▶ _Work to do_: Copy out all of the data exactly as it appears.

▶ _Data lines_:
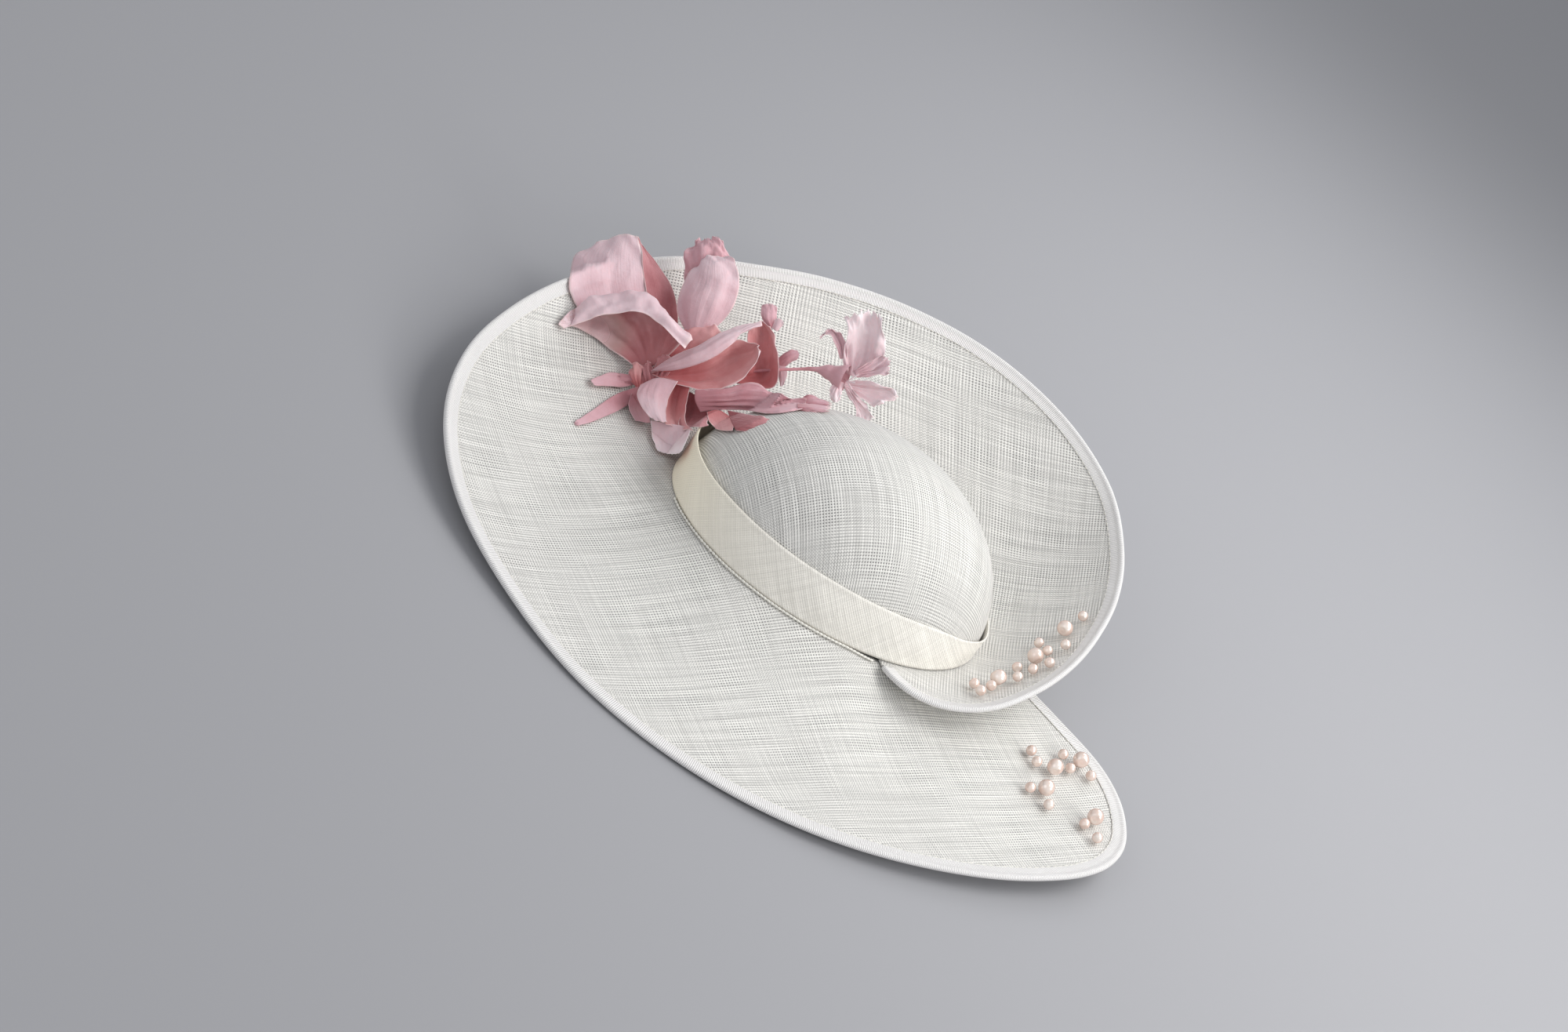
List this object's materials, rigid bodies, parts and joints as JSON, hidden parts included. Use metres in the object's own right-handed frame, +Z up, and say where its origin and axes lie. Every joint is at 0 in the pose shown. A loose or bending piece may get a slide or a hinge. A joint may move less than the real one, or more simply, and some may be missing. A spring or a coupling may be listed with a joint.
{
  "type": "wide-brim hat",
  "caption": "Ivory sinamay hat with an oval crown, a wide brim that rises and laps under itself, pearls and dusty pink silk flowers.",
  "frame": {"origin": "centre of the hat's bounding box, on the surface it lies on", "axes": "+Z up, front of the hat towards -Y, wearer's left towards +X; the hat lies by itself, tilted by about 7 degrees"},
  "size_m": [0.4346, 0.4408, 0.1006],
  "materials": {
    "sinamay": "stiffened open straw weave, matt",
    "ribbon": "cross-ribbed ribbon",
    "band_cloth": "soft bias-cut weave",
    "pearl": "pearl lustre",
    "silk": "thin silk, creased"
  },
  "bodies": {
    "root": {"crown": "sinamay", "brim": "sinamay", "edge_binding": "ribbon", "crown_band": "band_cloth", "pearl_01": "pearl", "pearl_02": "pearl", "pearl_03": "pearl", "pearl_04": "pearl", "pearl_05": "pearl", "pearl_06": "pearl", "pearl_07": "pearl", "pearl_08": "pearl", "pearl_09": "pearl", "pearl_10": "pearl", "pearl_11": "pearl", "pearl_12": "pearl", "pearl_13": "pearl", "pearl_14": "pearl", "pearl_15": "pearl", "pearl_16": "pearl", "pearl_17": "pearl", "pearl_18": "pearl", "pearl_19": "pearl", "pearl_20": "pearl", "pearl_21": "pearl", "pearl_22": "pearl", "pearl_23": "pearl", "pearl_24": "pearl", "pearl_25": "pearl", "pearl_26": "pearl", "pearl_27": "pearl", "large_flower": "silk", "narrow_leaves": "silk", "upper_blossom": "silk", "lower_blossom": "silk", "trumpet_blossom": "silk", "flower_bud": "silk"}
  },
  "joints": []
}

▶ _Task result_:
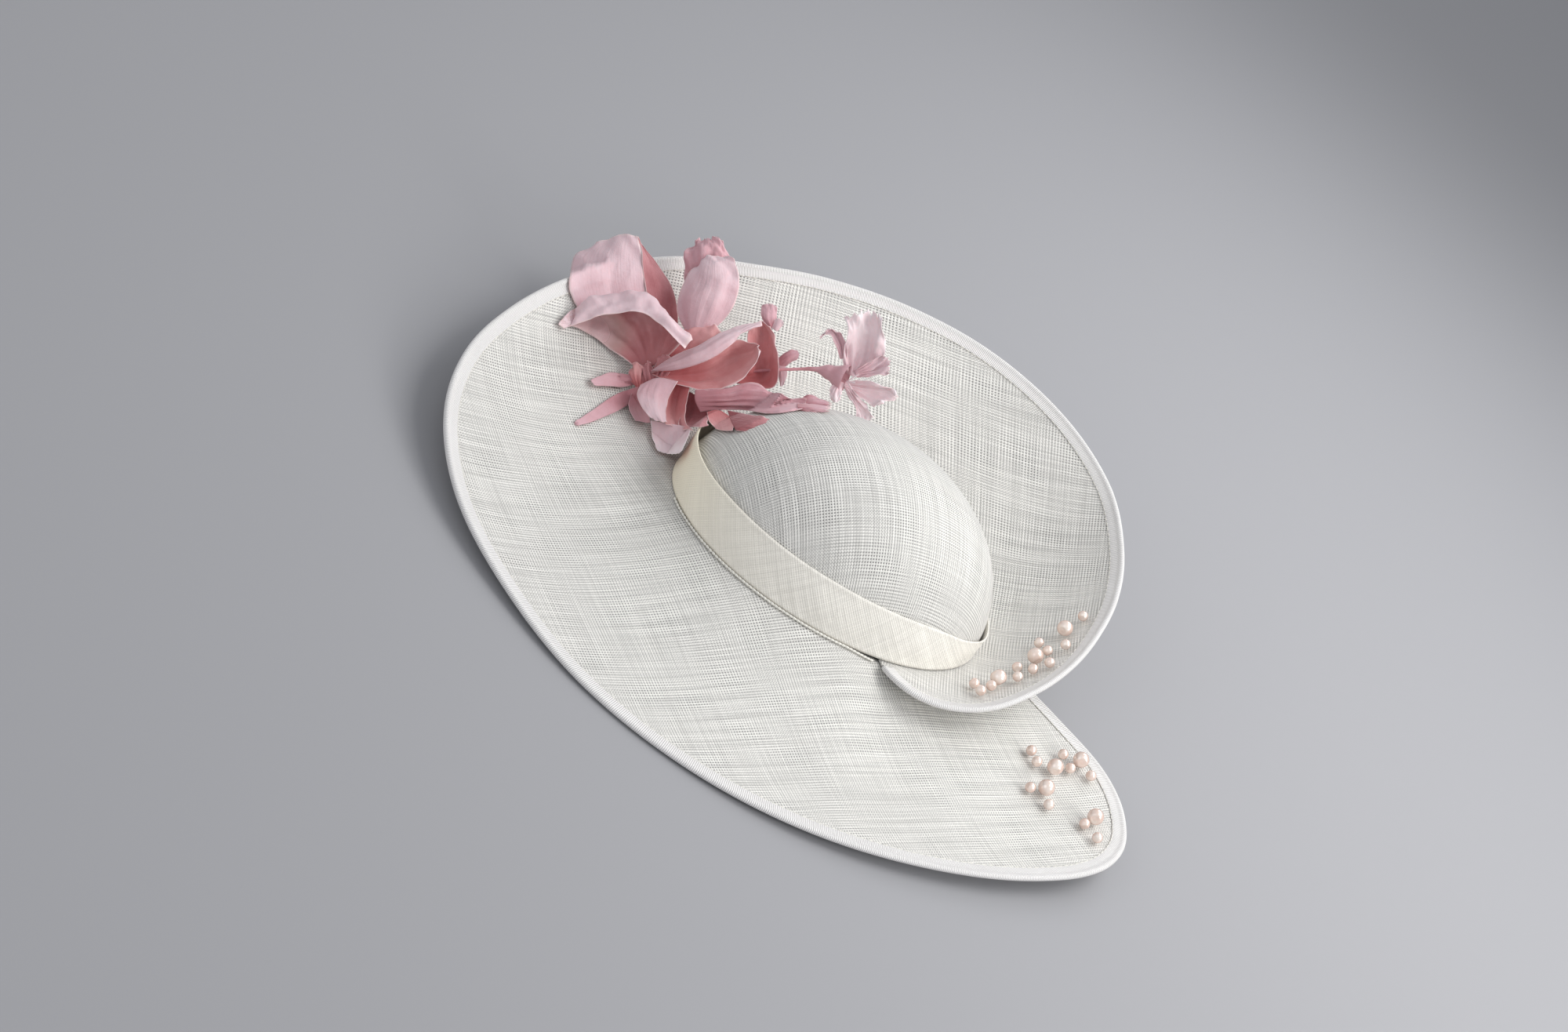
List this object's materials, rigid bodies, parts and joints as JSON, hidden parts included. Use metres in the object's own right-handed frame, +Z up, and say where its origin and axes lie. Every joint is at 0 in the pose shown. A loose or bending piece may get a slide or a hinge. A joint may move less than the real one, or more simply, and some may be missing. A spring or a coupling may be listed with a joint.
{
  "type": "wide-brim hat",
  "caption": "Ivory sinamay hat with an oval crown, a wide brim that rises and laps under itself, pearls and dusty pink silk flowers.",
  "frame": {"origin": "centre of the hat's bounding box, on the surface it lies on", "axes": "+Z up, front of the hat towards -Y, wearer's left towards +X; the hat lies by itself, tilted by about 7 degrees"},
  "size_m": [0.4346, 0.4408, 0.1006],
  "materials": {
    "sinamay": "stiffened open straw weave, matt",
    "ribbon": "cross-ribbed ribbon",
    "band_cloth": "soft bias-cut weave",
    "pearl": "pearl lustre",
    "silk": "thin silk, creased"
  },
  "bodies": {
    "root": {"crown": "sinamay", "brim": "sinamay", "edge_binding": "ribbon", "crown_band": "band_cloth", "pearl_01": "pearl", "pearl_02": "pearl", "pearl_03": "pearl", "pearl_04": "pearl", "pearl_05": "pearl", "pearl_06": "pearl", "pearl_07": "pearl", "pearl_08": "pearl", "pearl_09": "pearl", "pearl_10": "pearl", "pearl_11": "pearl", "pearl_12": "pearl", "pearl_13": "pearl", "pearl_14": "pearl", "pearl_15": "pearl", "pearl_16": "pearl", "pearl_17": "pearl", "pearl_18": "pearl", "pearl_19": "pearl", "pearl_20": "pearl", "pearl_21": "pearl", "pearl_22": "pearl", "pearl_23": "pearl", "pearl_24": "pearl", "pearl_25": "pearl", "pearl_26": "pearl", "pearl_27": "pearl", "large_flower": "silk", "narrow_leaves": "silk", "upper_blossom": "silk", "lower_blossom": "silk", "trumpet_blossom": "silk", "flower_bud": "silk"}
  },
  "joints": []
}